_Exercise details_: Provide nothing but the number of lines containing the string "Blender".

_Supplied records_:
┌──
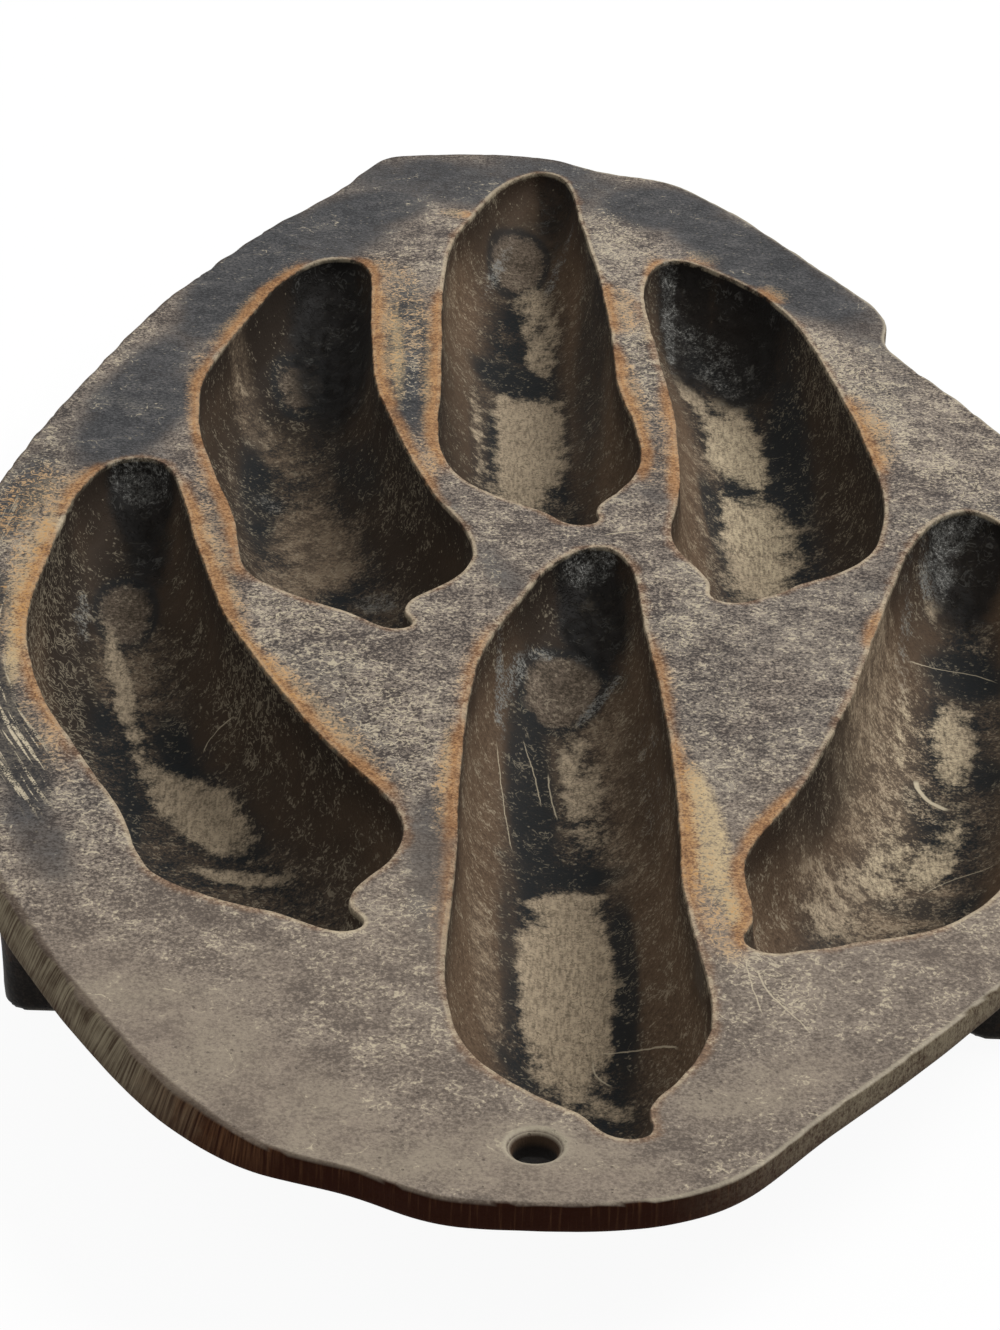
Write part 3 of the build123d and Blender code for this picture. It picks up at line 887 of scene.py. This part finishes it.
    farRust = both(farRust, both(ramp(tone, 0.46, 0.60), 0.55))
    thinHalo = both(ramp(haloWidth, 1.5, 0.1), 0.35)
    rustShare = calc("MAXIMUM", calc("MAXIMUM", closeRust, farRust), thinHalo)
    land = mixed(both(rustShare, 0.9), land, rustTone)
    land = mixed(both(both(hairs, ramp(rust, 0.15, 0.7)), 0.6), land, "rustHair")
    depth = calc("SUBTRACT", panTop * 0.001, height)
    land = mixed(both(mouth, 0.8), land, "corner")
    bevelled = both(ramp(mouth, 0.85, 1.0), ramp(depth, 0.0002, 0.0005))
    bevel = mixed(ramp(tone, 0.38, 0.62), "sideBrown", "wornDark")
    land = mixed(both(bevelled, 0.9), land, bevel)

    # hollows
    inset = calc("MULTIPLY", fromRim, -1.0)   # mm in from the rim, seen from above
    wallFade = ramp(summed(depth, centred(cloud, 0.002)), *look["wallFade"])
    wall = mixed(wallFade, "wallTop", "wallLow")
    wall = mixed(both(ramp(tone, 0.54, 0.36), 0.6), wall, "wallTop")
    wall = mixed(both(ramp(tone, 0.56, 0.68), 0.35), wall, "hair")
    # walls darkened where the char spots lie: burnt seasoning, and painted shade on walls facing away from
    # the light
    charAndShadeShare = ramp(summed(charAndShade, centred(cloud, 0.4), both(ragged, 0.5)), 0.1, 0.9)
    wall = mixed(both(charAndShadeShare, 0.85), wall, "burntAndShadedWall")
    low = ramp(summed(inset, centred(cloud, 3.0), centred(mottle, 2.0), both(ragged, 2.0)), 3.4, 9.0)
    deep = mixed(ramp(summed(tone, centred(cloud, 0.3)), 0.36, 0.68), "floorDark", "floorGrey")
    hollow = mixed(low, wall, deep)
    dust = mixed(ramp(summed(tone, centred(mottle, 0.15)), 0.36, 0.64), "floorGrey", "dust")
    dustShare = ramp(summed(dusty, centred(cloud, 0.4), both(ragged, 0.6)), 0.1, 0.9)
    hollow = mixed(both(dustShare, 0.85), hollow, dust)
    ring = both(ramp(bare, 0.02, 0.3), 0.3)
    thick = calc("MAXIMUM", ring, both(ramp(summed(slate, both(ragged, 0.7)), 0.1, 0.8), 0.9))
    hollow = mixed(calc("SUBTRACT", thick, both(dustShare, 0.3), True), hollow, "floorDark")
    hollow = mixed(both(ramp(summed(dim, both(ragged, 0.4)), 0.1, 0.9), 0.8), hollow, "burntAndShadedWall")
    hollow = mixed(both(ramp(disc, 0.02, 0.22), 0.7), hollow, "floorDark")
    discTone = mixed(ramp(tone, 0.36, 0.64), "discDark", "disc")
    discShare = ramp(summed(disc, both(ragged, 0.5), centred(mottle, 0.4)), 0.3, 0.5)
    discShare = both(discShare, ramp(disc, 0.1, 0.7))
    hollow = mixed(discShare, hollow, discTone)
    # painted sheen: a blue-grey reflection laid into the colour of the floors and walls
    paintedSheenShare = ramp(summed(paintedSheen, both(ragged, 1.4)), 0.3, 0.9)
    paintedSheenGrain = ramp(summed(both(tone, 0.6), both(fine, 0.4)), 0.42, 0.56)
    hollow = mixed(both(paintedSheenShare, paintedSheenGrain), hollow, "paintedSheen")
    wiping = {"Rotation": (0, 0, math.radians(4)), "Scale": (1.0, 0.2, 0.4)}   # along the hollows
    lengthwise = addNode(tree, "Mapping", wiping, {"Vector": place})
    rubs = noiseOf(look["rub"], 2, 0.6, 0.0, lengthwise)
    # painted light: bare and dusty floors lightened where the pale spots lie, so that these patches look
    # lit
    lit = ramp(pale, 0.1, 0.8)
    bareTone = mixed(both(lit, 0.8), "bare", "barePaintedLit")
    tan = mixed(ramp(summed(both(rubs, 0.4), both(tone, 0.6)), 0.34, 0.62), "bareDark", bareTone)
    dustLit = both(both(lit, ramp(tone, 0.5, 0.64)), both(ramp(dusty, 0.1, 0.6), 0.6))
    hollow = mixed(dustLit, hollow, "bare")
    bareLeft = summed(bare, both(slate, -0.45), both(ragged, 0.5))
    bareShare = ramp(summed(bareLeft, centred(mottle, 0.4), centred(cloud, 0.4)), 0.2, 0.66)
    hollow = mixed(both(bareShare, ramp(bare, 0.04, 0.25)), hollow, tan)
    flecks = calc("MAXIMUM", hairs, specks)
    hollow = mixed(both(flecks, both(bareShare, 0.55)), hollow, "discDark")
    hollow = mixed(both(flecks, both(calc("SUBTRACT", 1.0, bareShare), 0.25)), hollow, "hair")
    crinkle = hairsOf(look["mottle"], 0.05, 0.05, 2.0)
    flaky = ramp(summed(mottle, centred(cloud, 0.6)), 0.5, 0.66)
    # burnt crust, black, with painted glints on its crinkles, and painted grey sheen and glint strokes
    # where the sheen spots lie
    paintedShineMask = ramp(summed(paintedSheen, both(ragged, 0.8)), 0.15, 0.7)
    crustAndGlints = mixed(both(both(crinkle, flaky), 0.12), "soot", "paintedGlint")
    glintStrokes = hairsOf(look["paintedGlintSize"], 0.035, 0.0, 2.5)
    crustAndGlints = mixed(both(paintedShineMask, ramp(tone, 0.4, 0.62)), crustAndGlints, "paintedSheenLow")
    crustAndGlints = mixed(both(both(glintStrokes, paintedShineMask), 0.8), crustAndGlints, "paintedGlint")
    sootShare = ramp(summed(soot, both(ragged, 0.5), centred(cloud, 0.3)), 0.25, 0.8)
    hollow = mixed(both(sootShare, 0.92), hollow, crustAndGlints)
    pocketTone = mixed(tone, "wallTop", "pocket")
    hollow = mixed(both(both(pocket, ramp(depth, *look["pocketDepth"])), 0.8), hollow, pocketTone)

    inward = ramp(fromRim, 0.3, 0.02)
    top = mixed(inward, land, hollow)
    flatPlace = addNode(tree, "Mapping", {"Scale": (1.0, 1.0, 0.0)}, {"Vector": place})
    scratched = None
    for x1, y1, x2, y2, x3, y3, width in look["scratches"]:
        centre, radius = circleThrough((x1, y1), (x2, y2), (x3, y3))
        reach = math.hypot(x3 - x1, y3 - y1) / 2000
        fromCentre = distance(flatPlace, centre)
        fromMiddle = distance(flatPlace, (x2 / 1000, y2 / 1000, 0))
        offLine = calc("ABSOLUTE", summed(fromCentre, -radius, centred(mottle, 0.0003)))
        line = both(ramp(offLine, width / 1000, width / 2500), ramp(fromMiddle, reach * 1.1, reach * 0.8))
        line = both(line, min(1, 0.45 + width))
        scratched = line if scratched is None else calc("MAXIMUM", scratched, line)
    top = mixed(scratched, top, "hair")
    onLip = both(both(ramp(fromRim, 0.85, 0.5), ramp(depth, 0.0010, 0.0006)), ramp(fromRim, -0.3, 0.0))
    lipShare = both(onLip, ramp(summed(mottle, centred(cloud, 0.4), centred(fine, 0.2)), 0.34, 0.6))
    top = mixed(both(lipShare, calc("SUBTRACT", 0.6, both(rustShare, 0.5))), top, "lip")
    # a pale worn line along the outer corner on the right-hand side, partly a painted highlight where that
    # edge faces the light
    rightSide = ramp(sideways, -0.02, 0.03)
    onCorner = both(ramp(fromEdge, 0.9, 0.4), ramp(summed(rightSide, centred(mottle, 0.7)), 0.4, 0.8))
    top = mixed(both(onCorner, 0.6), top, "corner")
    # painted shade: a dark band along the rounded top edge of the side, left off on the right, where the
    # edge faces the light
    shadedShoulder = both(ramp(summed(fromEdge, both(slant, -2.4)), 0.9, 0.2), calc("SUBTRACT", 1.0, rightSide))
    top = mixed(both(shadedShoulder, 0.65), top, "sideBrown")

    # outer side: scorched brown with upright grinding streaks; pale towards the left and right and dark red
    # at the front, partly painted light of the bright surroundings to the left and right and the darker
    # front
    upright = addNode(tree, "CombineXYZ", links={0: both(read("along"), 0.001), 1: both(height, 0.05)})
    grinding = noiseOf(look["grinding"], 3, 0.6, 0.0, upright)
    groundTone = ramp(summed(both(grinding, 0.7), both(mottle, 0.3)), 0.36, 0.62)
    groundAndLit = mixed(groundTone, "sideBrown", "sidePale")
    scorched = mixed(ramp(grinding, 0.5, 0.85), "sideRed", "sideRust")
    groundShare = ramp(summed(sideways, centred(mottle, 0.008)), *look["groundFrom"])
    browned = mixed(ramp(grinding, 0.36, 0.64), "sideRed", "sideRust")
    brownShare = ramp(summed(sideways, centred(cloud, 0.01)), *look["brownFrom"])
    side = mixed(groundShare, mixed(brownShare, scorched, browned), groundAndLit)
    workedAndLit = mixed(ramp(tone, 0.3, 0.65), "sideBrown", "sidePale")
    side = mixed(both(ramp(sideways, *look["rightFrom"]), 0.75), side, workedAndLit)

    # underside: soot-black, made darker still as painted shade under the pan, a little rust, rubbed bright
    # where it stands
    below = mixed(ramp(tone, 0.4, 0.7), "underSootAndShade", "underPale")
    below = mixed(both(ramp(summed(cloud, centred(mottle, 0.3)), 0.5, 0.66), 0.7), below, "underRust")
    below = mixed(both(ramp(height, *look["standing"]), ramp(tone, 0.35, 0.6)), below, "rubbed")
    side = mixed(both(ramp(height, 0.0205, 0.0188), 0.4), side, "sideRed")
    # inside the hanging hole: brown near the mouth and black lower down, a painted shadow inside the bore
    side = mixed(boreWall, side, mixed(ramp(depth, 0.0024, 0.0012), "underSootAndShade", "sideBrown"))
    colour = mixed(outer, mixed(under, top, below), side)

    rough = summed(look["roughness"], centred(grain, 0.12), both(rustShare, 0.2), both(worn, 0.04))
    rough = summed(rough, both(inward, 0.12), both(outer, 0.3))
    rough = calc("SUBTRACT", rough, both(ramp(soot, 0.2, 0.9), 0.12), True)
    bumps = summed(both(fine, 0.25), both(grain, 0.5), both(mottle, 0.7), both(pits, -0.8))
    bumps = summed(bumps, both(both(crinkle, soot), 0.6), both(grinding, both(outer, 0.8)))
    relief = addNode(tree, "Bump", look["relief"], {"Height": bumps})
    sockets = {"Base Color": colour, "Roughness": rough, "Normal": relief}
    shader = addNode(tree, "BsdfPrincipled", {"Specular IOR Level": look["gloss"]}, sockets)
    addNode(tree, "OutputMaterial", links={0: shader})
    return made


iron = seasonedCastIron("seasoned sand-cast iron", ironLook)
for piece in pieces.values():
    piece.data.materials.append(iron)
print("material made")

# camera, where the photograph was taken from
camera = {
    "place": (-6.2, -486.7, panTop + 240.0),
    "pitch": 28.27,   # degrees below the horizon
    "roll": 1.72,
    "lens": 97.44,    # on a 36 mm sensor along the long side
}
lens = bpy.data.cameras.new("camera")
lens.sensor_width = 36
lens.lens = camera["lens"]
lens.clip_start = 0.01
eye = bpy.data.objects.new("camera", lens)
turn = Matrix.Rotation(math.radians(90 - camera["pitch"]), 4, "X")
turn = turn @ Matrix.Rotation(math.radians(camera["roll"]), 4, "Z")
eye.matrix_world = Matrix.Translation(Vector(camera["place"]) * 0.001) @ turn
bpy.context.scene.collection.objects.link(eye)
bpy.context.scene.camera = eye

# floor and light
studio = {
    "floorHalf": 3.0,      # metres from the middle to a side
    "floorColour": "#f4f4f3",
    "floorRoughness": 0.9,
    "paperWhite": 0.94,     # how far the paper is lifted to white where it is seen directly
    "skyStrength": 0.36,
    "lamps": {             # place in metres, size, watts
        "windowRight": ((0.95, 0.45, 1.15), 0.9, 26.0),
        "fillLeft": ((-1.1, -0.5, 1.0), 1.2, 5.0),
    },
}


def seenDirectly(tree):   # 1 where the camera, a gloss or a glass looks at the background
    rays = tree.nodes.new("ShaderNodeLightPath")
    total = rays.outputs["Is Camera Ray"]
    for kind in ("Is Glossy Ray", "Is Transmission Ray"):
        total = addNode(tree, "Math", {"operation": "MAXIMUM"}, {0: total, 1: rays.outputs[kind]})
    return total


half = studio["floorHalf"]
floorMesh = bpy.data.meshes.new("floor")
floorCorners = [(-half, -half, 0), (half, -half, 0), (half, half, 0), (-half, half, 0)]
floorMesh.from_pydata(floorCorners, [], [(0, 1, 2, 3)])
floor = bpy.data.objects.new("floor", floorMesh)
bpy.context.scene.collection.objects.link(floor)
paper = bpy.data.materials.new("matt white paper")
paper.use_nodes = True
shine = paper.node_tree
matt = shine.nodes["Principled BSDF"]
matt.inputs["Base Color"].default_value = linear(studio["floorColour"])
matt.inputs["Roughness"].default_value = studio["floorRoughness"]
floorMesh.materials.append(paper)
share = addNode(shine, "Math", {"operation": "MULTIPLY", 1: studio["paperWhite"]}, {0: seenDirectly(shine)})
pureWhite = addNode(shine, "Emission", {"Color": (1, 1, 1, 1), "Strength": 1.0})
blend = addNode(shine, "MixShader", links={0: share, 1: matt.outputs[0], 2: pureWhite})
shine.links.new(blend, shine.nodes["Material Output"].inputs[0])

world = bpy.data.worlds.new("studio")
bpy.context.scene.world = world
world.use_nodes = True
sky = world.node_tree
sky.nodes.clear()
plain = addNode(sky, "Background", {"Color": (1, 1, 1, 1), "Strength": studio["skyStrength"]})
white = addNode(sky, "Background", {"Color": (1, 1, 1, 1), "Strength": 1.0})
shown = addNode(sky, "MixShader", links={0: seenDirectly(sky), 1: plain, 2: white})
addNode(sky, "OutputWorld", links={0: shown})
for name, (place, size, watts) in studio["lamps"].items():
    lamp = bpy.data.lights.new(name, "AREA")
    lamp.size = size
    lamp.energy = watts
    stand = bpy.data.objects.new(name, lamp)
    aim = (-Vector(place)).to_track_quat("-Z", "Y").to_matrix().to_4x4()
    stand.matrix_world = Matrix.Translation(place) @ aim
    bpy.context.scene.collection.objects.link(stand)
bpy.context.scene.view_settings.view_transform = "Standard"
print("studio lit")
└──
┌──
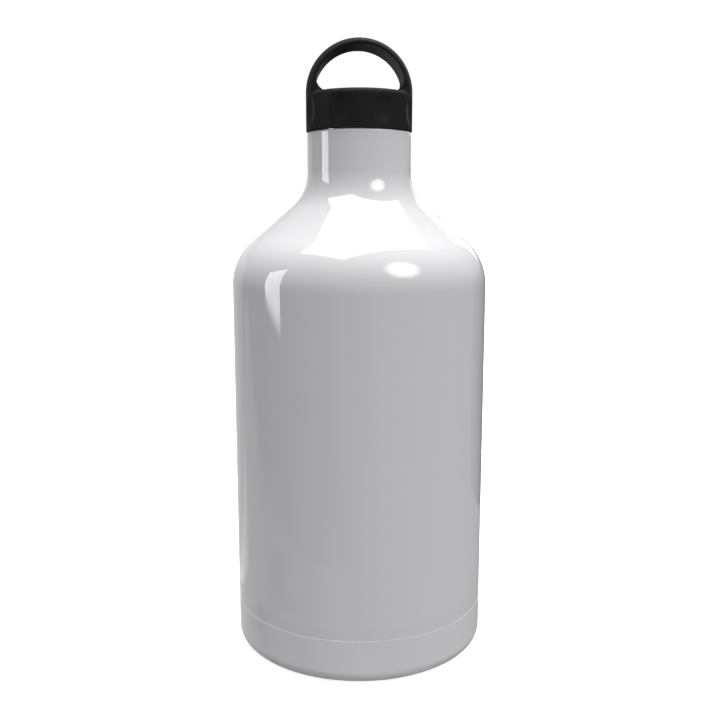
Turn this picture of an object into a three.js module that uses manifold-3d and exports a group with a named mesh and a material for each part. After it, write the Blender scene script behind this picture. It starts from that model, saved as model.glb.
└──
_Exercise answer_: 2